▶ **Data provided**:
/---

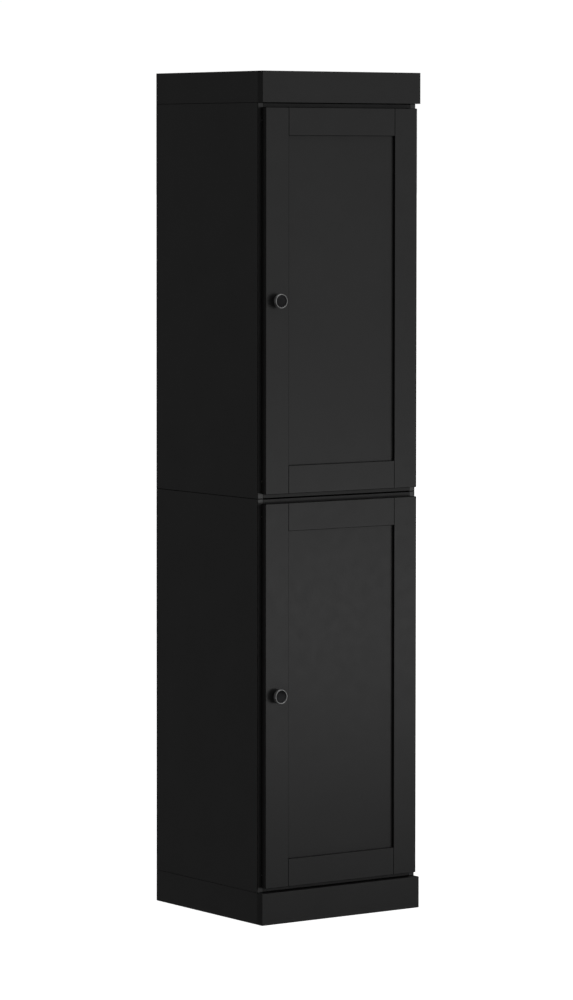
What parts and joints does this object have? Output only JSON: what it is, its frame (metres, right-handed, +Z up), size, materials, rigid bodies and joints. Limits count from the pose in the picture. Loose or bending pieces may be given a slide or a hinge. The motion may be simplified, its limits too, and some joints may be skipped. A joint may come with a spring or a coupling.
{
  "type": "pantry cabinet",
  "caption": "Tall narrow black pantry cabinet: two equal modules with framed flat-panel doors, round knobs on the left, shelves inside, a flat cap and a plinth.",
  "frame": {"origin": "on the floor, under the middle of the cabinet's overall box (knobs included)", "axes": "+X to the right of a person who faces the doors, +Y to the back, +Z up"},
  "size_m": [0.454, 0.4584, 1.977],
  "materials": {
    "cabinet_lacquer": "smooth black satin lacquer on boards, a little orange peel",
    "door_panel": "the same black satin lacquer on the flat door panel",
    "interior_board": "black matt melamine with a fine grain print",
    "back_board": "black printed hardboard, dull",
    "knob_metal": "black satin metal, rim worn a little brighter",
    "hardware_steel": "nickel-plated steel",
    "bumper_rubber": "clear soft rubber",
    "leg_plastic": "black moulded plastic"
  },
  "bodies": {
    "carcass": {"cap_back": "cabinet_lacquer", "cap_front": "cabinet_lacquer", "cap_side_left": "cabinet_lacquer", "cap_side_right": "cabinet_lacquer", "cap_top": "cabinet_lacquer", "leg_back_left": "leg_plastic", "leg_back_right": "leg_plastic", "leg_front_left": "leg_plastic", "leg_front_right": "leg_plastic", "lower_back_panel": "back_board", "lower_bottom_panel": "interior_board", "lower_door_hinge_arm_lower": "hardware_steel", "lower_door_hinge_arm_upper": "hardware_steel", "lower_door_hinge_plate_lower": "hardware_steel", "lower_door_hinge_plate_upper": "hardware_steel", "lower_shelf_1": "interior_board", "lower_shelf_2": "interior_board", "lower_side_left": "cabinet_lacquer", "lower_side_right": "cabinet_lacquer", "lower_top_panel": "interior_board", "module_bolt_left": "hardware_steel", "module_bolt_right": "hardware_steel", "plinth_back": "cabinet_lacquer", "plinth_front": "cabinet_lacquer", "plinth_side_left": "cabinet_lacquer", "plinth_side_right": "cabinet_lacquer", "upper_back_panel": "back_board", "upper_bottom_panel": "interior_board", "upper_door_hinge_arm_lower": "hardware_steel", "upper_door_hinge_arm_upper": "hardware_steel", "upper_door_hinge_plate_lower": "hardware_steel", "upper_door_hinge_plate_upper": "hardware_steel", "upper_shelf_1": "interior_board", "upper_shelf_2": "interior_board", "upper_side_left": "cabinet_lacquer", "upper_side_right": "cabinet_lacquer", "upper_top_panel": "interior_board", "wall_bracket": "hardware_steel"},
    "lower_door": {"lower_door_bumper_lower": "bumper_rubber", "lower_door_bumper_upper": "bumper_rubber", "lower_door_hinge_cup_lower": "hardware_steel", "lower_door_hinge_cup_upper": "hardware_steel", "lower_door_knob": "knob_metal", "lower_door_knob_screw": "hardware_steel", "lower_door_panel": "door_panel", "lower_door_rail_bottom": "cabinet_lacquer", "lower_door_rail_top": "cabinet_lacquer", "lower_door_stile_left": "cabinet_lacquer", "lower_door_stile_right": "cabinet_lacquer"},
    "upper_door": {"upper_door_bumper_lower": "bumper_rubber", "upper_door_bumper_upper": "bumper_rubber", "upper_door_hinge_cup_lower": "hardware_steel", "upper_door_hinge_cup_upper": "hardware_steel", "upper_door_knob": "knob_metal", "upper_door_knob_screw": "hardware_steel", "upper_door_panel": "door_panel", "upper_door_rail_bottom": "cabinet_lacquer", "upper_door_rail_top": "cabinet_lacquer", "upper_door_stile_left": "cabinet_lacquer", "upper_door_stile_right": "cabinet_lacquer"}
  },
  "joints": [
    {"name": "lower_door_hinge", "type": "hinge", "parent": "carcass", "child": "lower_door", "pos_m": [0.2095, -0.20405, 0.5315], "axis": [0, 0, 1], "range_deg": [0, 100]},
    {"name": "upper_door_hinge", "type": "hinge", "parent": "carcass", "child": "upper_door", "pos_m": [0.2095, -0.20405, 1.4465], "axis": [0, 0, 1], "range_deg": [0, 100]}
  ]
}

\---

▶ **What you are asked to do**: Extract all lines as given.

▶ **Task solution**:
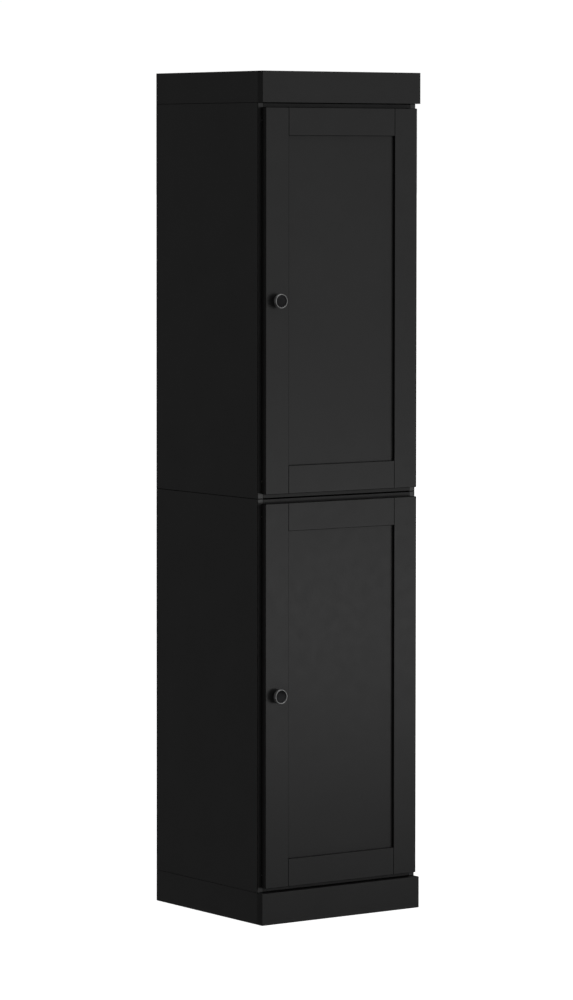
What parts and joints does this object have? Output only JSON: what it is, its frame (metres, right-handed, +Z up), size, materials, rigid bodies and joints. Limits count from the pose in the picture. Loose or bending pieces may be given a slide or a hinge. The motion may be simplified, its limits too, and some joints may be skipped. A joint may come with a spring or a coupling.
{
  "type": "pantry cabinet",
  "caption": "Tall narrow black pantry cabinet: two equal modules with framed flat-panel doors, round knobs on the left, shelves inside, a flat cap and a plinth.",
  "frame": {"origin": "on the floor, under the middle of the cabinet's overall box (knobs included)", "axes": "+X to the right of a person who faces the doors, +Y to the back, +Z up"},
  "size_m": [0.454, 0.4584, 1.977],
  "materials": {
    "cabinet_lacquer": "smooth black satin lacquer on boards, a little orange peel",
    "door_panel": "the same black satin lacquer on the flat door panel",
    "interior_board": "black matt melamine with a fine grain print",
    "back_board": "black printed hardboard, dull",
    "knob_metal": "black satin metal, rim worn a little brighter",
    "hardware_steel": "nickel-plated steel",
    "bumper_rubber": "clear soft rubber",
    "leg_plastic": "black moulded plastic"
  },
  "bodies": {
    "carcass": {"cap_back": "cabinet_lacquer", "cap_front": "cabinet_lacquer", "cap_side_left": "cabinet_lacquer", "cap_side_right": "cabinet_lacquer", "cap_top": "cabinet_lacquer", "leg_back_left": "leg_plastic", "leg_back_right": "leg_plastic", "leg_front_left": "leg_plastic", "leg_front_right": "leg_plastic", "lower_back_panel": "back_board", "lower_bottom_panel": "interior_board", "lower_door_hinge_arm_lower": "hardware_steel", "lower_door_hinge_arm_upper": "hardware_steel", "lower_door_hinge_plate_lower": "hardware_steel", "lower_door_hinge_plate_upper": "hardware_steel", "lower_shelf_1": "interior_board", "lower_shelf_2": "interior_board", "lower_side_left": "cabinet_lacquer", "lower_side_right": "cabinet_lacquer", "lower_top_panel": "interior_board", "module_bolt_left": "hardware_steel", "module_bolt_right": "hardware_steel", "plinth_back": "cabinet_lacquer", "plinth_front": "cabinet_lacquer", "plinth_side_left": "cabinet_lacquer", "plinth_side_right": "cabinet_lacquer", "upper_back_panel": "back_board", "upper_bottom_panel": "interior_board", "upper_door_hinge_arm_lower": "hardware_steel", "upper_door_hinge_arm_upper": "hardware_steel", "upper_door_hinge_plate_lower": "hardware_steel", "upper_door_hinge_plate_upper": "hardware_steel", "upper_shelf_1": "interior_board", "upper_shelf_2": "interior_board", "upper_side_left": "cabinet_lacquer", "upper_side_right": "cabinet_lacquer", "upper_top_panel": "interior_board", "wall_bracket": "hardware_steel"},
    "lower_door": {"lower_door_bumper_lower": "bumper_rubber", "lower_door_bumper_upper": "bumper_rubber", "lower_door_hinge_cup_lower": "hardware_steel", "lower_door_hinge_cup_upper": "hardware_steel", "lower_door_knob": "knob_metal", "lower_door_knob_screw": "hardware_steel", "lower_door_panel": "door_panel", "lower_door_rail_bottom": "cabinet_lacquer", "lower_door_rail_top": "cabinet_lacquer", "lower_door_stile_left": "cabinet_lacquer", "lower_door_stile_right": "cabinet_lacquer"},
    "upper_door": {"upper_door_bumper_lower": "bumper_rubber", "upper_door_bumper_upper": "bumper_rubber", "upper_door_hinge_cup_lower": "hardware_steel", "upper_door_hinge_cup_upper": "hardware_steel", "upper_door_knob": "knob_metal", "upper_door_knob_screw": "hardware_steel", "upper_door_panel": "door_panel", "upper_door_rail_bottom": "cabinet_lacquer", "upper_door_rail_top": "cabinet_lacquer", "upper_door_stile_left": "cabinet_lacquer", "upper_door_stile_right": "cabinet_lacquer"}
  },
  "joints": [
    {"name": "lower_door_hinge", "type": "hinge", "parent": "carcass", "child": "lower_door", "pos_m": [0.2095, -0.20405, 0.5315], "axis": [0, 0, 1], "range_deg": [0, 100]},
    {"name": "upper_door_hinge", "type": "hinge", "parent": "carcass", "child": "upper_door", "pos_m": [0.2095, -0.20405, 1.4465], "axis": [0, 0, 1], "range_deg": [0, 100]}
  ]
}